Men vestigde desniettemin in die dagen de aandacht er op, dat na 1862 de productie van wollen stoffen toch nog toenam. Doch daarvoor gaf men verschillende redenen aan, zooals toename der bevolking, verbetering der machines, gemakkelijker communicatiemiddelen. Men ging verder in zijn oordeel en meende, dat die toename bij bescherming nog grooter geweest zou zijn, maar dat men er eens op letten moest, hoe juist in dat tijdperk weinig of geen vooruitgang in de kwaliteit en de soort der producten aan te wijzen valt. Soort en aard ondergingen geen veredeling: dit noemt men een veeg teken.

Dat bescherming niet ten nadeele van den consument komt, wilde men bewijzen uit navolgend feit. Toen in 't voorjaar van 1883 voor 't eerst vanwege het Departement van Koloniën een aanbesteding van donkerblauwe serge (de nieuwe wollen stof voor de kleeding der troepen in de tropen) plaats had, waarbij alleen binnenlandsche fabrikanten mochten mededingen, was de geheele post van honderdduizend meter aan verschillende firma's gegund rond f 280.000. Een ingezonden-stukkenschrijver in het Handelsblad had gemeend daarover een afkeurend oordeel te moeten uitspreken en hij had gewaagd van een nadeel van f 30.000 door geen vrije mededinging van het buitenland.

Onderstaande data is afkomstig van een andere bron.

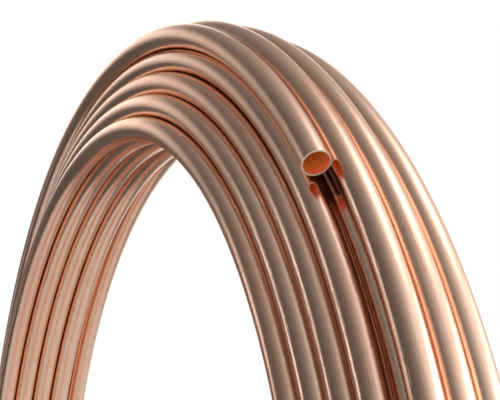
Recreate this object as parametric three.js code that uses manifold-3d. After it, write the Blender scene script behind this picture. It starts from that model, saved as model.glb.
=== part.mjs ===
// A ring of soft copper tube, wound in five layers and standing on its rim.
// The wound turns are one turned solid with the bore of the ring through it.
// The last turn lies by itself at the near corner of the rim. It ends open, up
// on one side, and at the bottom it sinks in between two other turns.
// Millimetres, +Z up, the axis of the ring along Y, the near face towards -Y.
// The origin is on the floor, under the middle of the ring.
import * as THREE from "three";
import { mergeVertices } from "three/addons/utils/BufferGeometryUtils.js";
import Module from "manifold-3d";

// Sizes
const TUBE_D = 15.88;
const TUBE_WALL = 1;
const BORE_D = 645; // free opening of the ring
const LAYER_TURNS = [4, 5, 5, 4]; // whole layers, from the innermost one out
const TURN_GAP = 0.1; // between turns, along the axis
const LAYER_OUT = 15.4; // layer to layer, away from the axis
const LAYER_ALONG = 5.4; // layer to layer, away from the near face
const TOP_TURNS = 3; // whole turns of the outermost layer
const TOP_GAP = 1.3; // between those turns
const TOP_OUT = 19.7; // that layer above the layer under it
const TOP_ALONG = 28.6; // its first whole turn, from the very first turn
const LAST_GAP = 0.4; // between the last turn and the corners of its neighbours
const LAST_SPRING = 1.6; // how far the free end springs out
const SPRING_TURN = 25; // degrees over which it does
const END_ANGLE = 40.5; // free end, in degrees above the horizontal
const SINK_ANGLE = 255; // where the last turn leaves its place
const SINK_TURN = 45; // degrees that it takes to sink
const AROUND = 56; // flats round the ring, a multiple of four
const SIDES = 10; // flats round the tube

const R = TUBE_D / 2;
const FIRST_R = BORE_D / 2 + R;
const LAYERS = LAYER_TURNS.length;
const UNDER_R = FIRST_R + (LAYERS - 1) * LAYER_OUT;
const TOP_R = UNDER_R + TOP_OUT;
const RING_R = TOP_R + R;
const FLAT = (2 * Math.PI) / AROUND;

// Centre of a turn in the section of the ring: x away from the axis, y along it
function turn(layer, n) {
  const along = layer * LAYER_ALONG + n * (TUBE_D + TURN_GAP);
  return new THREE.Vector2(FIRST_R + layer * LAYER_OUT, along);
}

function topTurn(n) {
  return new THREE.Vector2(TOP_R, TOP_ALONG + n * (TUBE_D + TOP_GAP));
}

// The turns that show, in order round the section: near face, rim, far face, bore
function shownTurns() {
  const list = [];
  for (let layer = 0; layer < LAYERS; layer++) list.push(turn(layer, 0));
  list.push(turn(LAYERS - 1, 1));
  for (let n = 0; n < TOP_TURNS; n++) list.push(topTurn(n));
  for (let layer = LAYERS - 1; layer > 0; layer--) list.push(turn(layer, LAYER_TURNS[layer] - 1));
  for (let n = LAYER_TURNS[0] - 1; n > 0; n--) list.push(turn(0, n));
  return list;
}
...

Ook de redactie van het Handelsblad had er instemmend commentaar op geleverd en gezegd: "Die na lezing van dit ingezonden stuk gelooft, dat zulk onhandig liefhebberen in protectie de Nederlandsche nijverheid in staat stelt met Bradford mede te dingen, heeft een geloof, dat fabrieken kan verzetten."

De onzen waren er op ingevlogen en constateerden met leedvermaak en zakentrots, dat in 1884 bij een tweede aanbesteding dezelfde blauwe serge, eveneens met uitzondering der buitenlandsche mededinging, door dezelfde tien Tilburgsche fabrikanten der eerste levering (die zich reeds in dien korten tijd op 't artikel hadden kunnen bekwamen) dank zij den onderlinge concurrentiestrijd reeds dertien cent per meter lager geoffreerd werd dan de prijs was, waarvoor deze stof volgens den onbekenden ingezonden-stukkenschrijver door het buitenland verkrijgbaar gesteld werd. De middelprijs der Tilburgsche serge van 1883 was namelijk volgens de opgave van X f 2,80 de meter geweest; die van 1884 bedroef f 2,37. In 1885 daalde de middelprijs dezer stof tot f 2,20, later tot f 2,06, zelfs tot f 1,90 de meter. Hierbij was wel daling van wolprijzen berekend, doch in Maart 1887 was de wolprijs weder normaal en toch gold de sergeprijs bij de aanbesteding van 1887 weer maar gemiddeld f 2,13. Het voordeel werd dus geplukt door de consument meende men, en triomfantelijk riep men uit: "De Nederlandsche Nijverheid heeft zich in staat gesteld met Bradford mede te dingen! Wij vreezen als vaklui geen vreemde concurrentie en menig stuk Nederlandsche serge gaat naar 't buitenland!"